---------- Given material

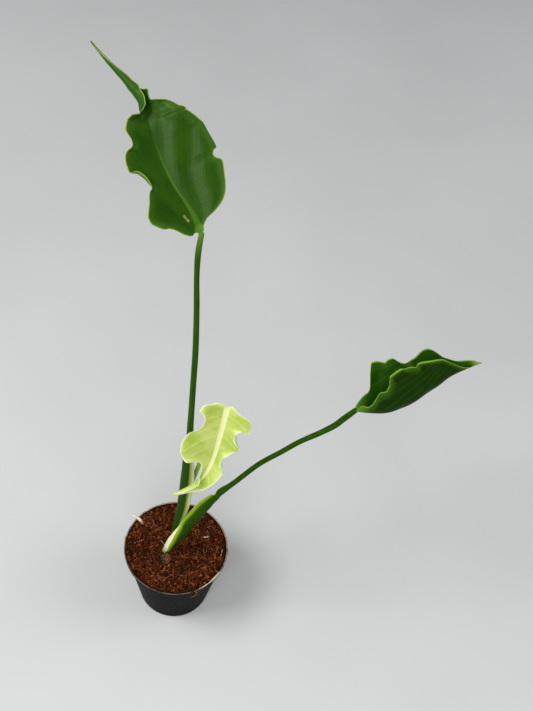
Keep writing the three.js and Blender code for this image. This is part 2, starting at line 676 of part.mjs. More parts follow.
function standing(mesh, foot) {
  mesh.position.set(...foot);
  return mesh;
}

const group = grouped(
  'potted_split_leaf_plant',
  grouped('potting', piece('pot', pot(), COLOURS.pot), piece('soil', soil(), COLOURS.soil)),
  grouped(
    'stem_base',
    standing(piece('stem', stem(), COLOURS.stem), STEM_FOOT),
    standing(piece('old_stub', stub(), COLOURS.dry), STUB_FOOT),
    piece('root_tip', stalk(ROOT_TIP), COLOURS.root),
  ),
  grouped(
    'tall_leaf',
    piece('tall_stalk', stalk(TALL_STALK), COLOURS.stalk),
    piece('tall_blade', blade(TALL_BLADE), COLOURS.tallBlade),
  ),
  grouped(
    'side_leaf',
    piece('side_stalk', stalk(SIDE_STALK), COLOURS.stalk),
    piece('side_blade', blade(SIDE_BLADE), COLOURS.sideBlade),
  ),
  grouped(
    'new_leaf',
    piece('new_stalk', stalk(NEW_STALK), COLOURS.newStalk),
    piece('new_blade', blade(NEW_BLADE), COLOURS.newBlade),
  ),
);

export default group;
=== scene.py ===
"""Looks for the potted aroid: fine leaves, sheathed stalks, crumbly soil and a black nursery pot."""

import math

import bpy
import numpy as np
from mathutils import Matrix, Vector, noise


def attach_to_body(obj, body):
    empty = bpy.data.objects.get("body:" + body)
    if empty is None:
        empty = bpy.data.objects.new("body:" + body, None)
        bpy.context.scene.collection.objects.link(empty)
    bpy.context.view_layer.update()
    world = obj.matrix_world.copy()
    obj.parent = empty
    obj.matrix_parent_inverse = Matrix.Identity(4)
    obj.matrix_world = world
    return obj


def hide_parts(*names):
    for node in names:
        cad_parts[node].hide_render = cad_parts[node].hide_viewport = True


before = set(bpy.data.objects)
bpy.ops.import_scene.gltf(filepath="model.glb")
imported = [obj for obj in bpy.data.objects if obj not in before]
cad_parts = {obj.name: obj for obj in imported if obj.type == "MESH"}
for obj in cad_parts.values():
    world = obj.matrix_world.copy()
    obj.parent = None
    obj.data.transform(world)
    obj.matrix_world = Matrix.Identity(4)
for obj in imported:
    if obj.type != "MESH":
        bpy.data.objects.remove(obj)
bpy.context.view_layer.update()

MM = 0.001
SEED = 7

# Camera: 55 mm lens above the front, rolled a little, in metres and degrees
CAMERA_PLACE = (0.063, -0.523, 1.075)
CAMERA_PITCH = 51.6
CAMERA_ROLL = 8.2
CAMERA_LENS = 55
CAMERA_SIGHT = 20

# Studio, in metres and watts, with lights as (name, place, what it points at, side of its square, power)
FLOOR_REACH = 6
FLOOR_COLOURS = ((0.66, 0.66, 0.65), (0.7, 0.7, 0.69))
SKY_COLOUR = (0.9, 0.95, 1, 1)
SKY_STRENGTH = 0.3
LIGHTS = (
    ("key", (-1.0, -0.35, 1.8), (0.05, 0.03, 0.3), 0.9, 22),
    ("front", (-0.2, -1.5, 1.3), (0.05, 0, 0.3), 1.1, 13),
    ("right", (1.3, 0.1, 1.4), (0.05, 0.03, 0.25), 0.9, 7),
)

# Pot, soil, stem and stub, the same sizes in mm as the solids
POT_HEIGHT = 85
RIM_RADIUS = 52.5
BASE_RADIUS = 36.5
WALL_TOP_RADIUS = 50.2
LIP_DEPTH = 3.2
WALL = 1.2
FLOOR = 1.6
GAP = 0.3
SOIL_TOP = 81.5
SOIL_RISE = 2.8
SOIL_RELIEF = 0.8
SOIL_EDGE = 50.4
STEM_FOOT = (-8.5, -3.2, 45)
STEM_RADIUS = 5.4
STUB_FOOT = (-8, -15, 52)
STUB_RADIUS = 5

# The soil's finer surface: its rings, the width of its calm edge, and the mound heaped round the stem
SOIL_SEGMENTS = 220
SOIL_RINGS = 66
CALM_WIDTH = 4
MOUND = 5.5
MOUND_REACH = 6.5
MOUND_WIDTH = 3
MOUND_FRONT = 2.5

# Outlines of the turned pieces: (radius, height over the foot)
TURNED_SEGMENTS = 48
STEM_OUTLINE = ((0, 0), (4.4, 0), (5.4, 2), (5.4, 35), (5.1, 37.2), (4, 38.2), (0, 38.2))
STEM_WOBBLE = 0.02
STUB_OUTLINE = (
    (0, 0), (4, 0), (4.7, 2), (4.7, 29.5), (5.2, 32.5), (4.9, 35.5), (4.1, 37.5), (2.8, 38.5), (1, 37.3),
    (0, 37.1),
)
STUB_WOBBLE = 0.3

# What is strewn on the soil and the rim: how many, how far out, least and most size in mm
CLEARANCE = 0.5
CRUMBS, CRUMB_REACH, CRUMB_SIZE, CRUMB_FLATNESS = 2600, 49.3, (0.5, 2.2), 0.6
FIBRES, FIBRE_REACH, FIBRE_LENGTH, FIBRE_RADIUS = 1500, 49, (2.5, 10), (0.14, 0.36)
FIBRE_POINTS = 8
PALEST_FIBRE = 0.68
RIM_FIBRES, RIM_FROM, RIM_SWEEP = 110, -20, 225

# Fibres and bark bits that stand out on the soil: places (x, y), radius, how pale from 0 to 1
LAID_FIBRES = (
    (((-9.3, -29.4), (-7.9, -25.7), (-7.2, -22)), 1, 0.6),
    (((-15.3, -38.5), (-13.5, -39.5), (-11.5, -39.9)), 0.8, 0.56),
    (((-4.6, -22.2), (-4, -20.5), (-3.5, -18.7)), 0.8, 0.62),
    (((5, -2.5), (6.6, -6.3), (9.6, -8.7), (13.2, -8.7)), 0.4, 0.62),
    (((21.5, -9.7), (22, -7.6), (22.4, -5.6)), 0.7, 0.6),
    (((29.1, 4.5), (28.1, 0.3), (30.8, -3.9), (34.3, -6.9), (38.1, -4.7), (38.2, 1.6)), 0.35, 0.6),
    (((38.6, 9.6), (43.2, 5.5), (44.9, 7.9)), 0.5, 0.62),
    (((40.7, 1.8), (41.6, 5), (42.3, 8.8)), 0.45, 0.66),
    (((24.7, 16.4), (28.2, 17.3), (31.6, 18.5)), 0.6, 1),
    (((46, -3.4), (46.4, 1.2), (46.8, 5.2)), 0.5, 0.86),
    (((-42.3, -1.3), (-41.6, -1.7), (-40.9, -2.2)), 0.6, 0.92),
    (((-17.2, 7), (-14, 3.5), (-10.3, 0.1)), 0.35, 0.8),
    (((-42.2, -23.3), (-39.1, -26.6), (-34.4, -27.3)), 0.4, 0.6),
    (((-45.9, -17.2), (-43.7, -19.6), (-41.5, -21.9)), 0.4, 0.6),
    (((40.9, -14.2), (43.7, -19.7), (47.2, -21)), 0.35, 0.66),
    (((11.8, 9.4), (16.7, 11.3), (20, 16.4), (20.4, 24.5)), 0.35, 0.6),
)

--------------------

Repeat exactly, and only, the lines from the one containing "mesh.position.set(...foot);" through the one containing "for node in", both included.

  mesh.position.set(...foot);
  return mesh;
}

const group = grouped(
  'potted_split_leaf_plant',
  grouped('potting', piece('pot', pot(), COLOURS.pot), piece('soil', soil(), COLOURS.soil)),
  grouped(
    'stem_base',
    standing(piece('stem', stem(), COLOURS.stem), STEM_FOOT),
    standing(piece('old_stub', stub(), COLOURS.dry), STUB_FOOT),
    piece('root_tip', stalk(ROOT_TIP), COLOURS.root),
  ),
  grouped(
    'tall_leaf',
    piece('tall_stalk', stalk(TALL_STALK), COLOURS.stalk),
    piece('tall_blade', blade(TALL_BLADE), COLOURS.tallBlade),
  ),
  grouped(
    'side_leaf',
    piece('side_stalk', stalk(SIDE_STALK), COLOURS.stalk),
    piece('side_blade', blade(SIDE_BLADE), COLOURS.sideBlade),
  ),
  grouped(
    'new_leaf',
    piece('new_stalk', stalk(NEW_STALK), COLOURS.newStalk),
    piece('new_blade', blade(NEW_BLADE), COLOURS.newBlade),
  ),
);

export default group;
=== scene.py ===
"""Looks for the potted aroid: fine leaves, sheathed stalks, crumbly soil and a black nursery pot."""

import math

import bpy
import numpy as np
from mathutils import Matrix, Vector, noise


def attach_to_body(obj, body):
    empty = bpy.data.objects.get("body:" + body)
    if empty is None:
        empty = bpy.data.objects.new("body:" + body, None)
        bpy.context.scene.collection.objects.link(empty)
    bpy.context.view_layer.update()
    world = obj.matrix_world.copy()
    obj.parent = empty
    obj.matrix_parent_inverse = Matrix.Identity(4)
    obj.matrix_world = world
    return obj


def hide_parts(*names):
    for node in names:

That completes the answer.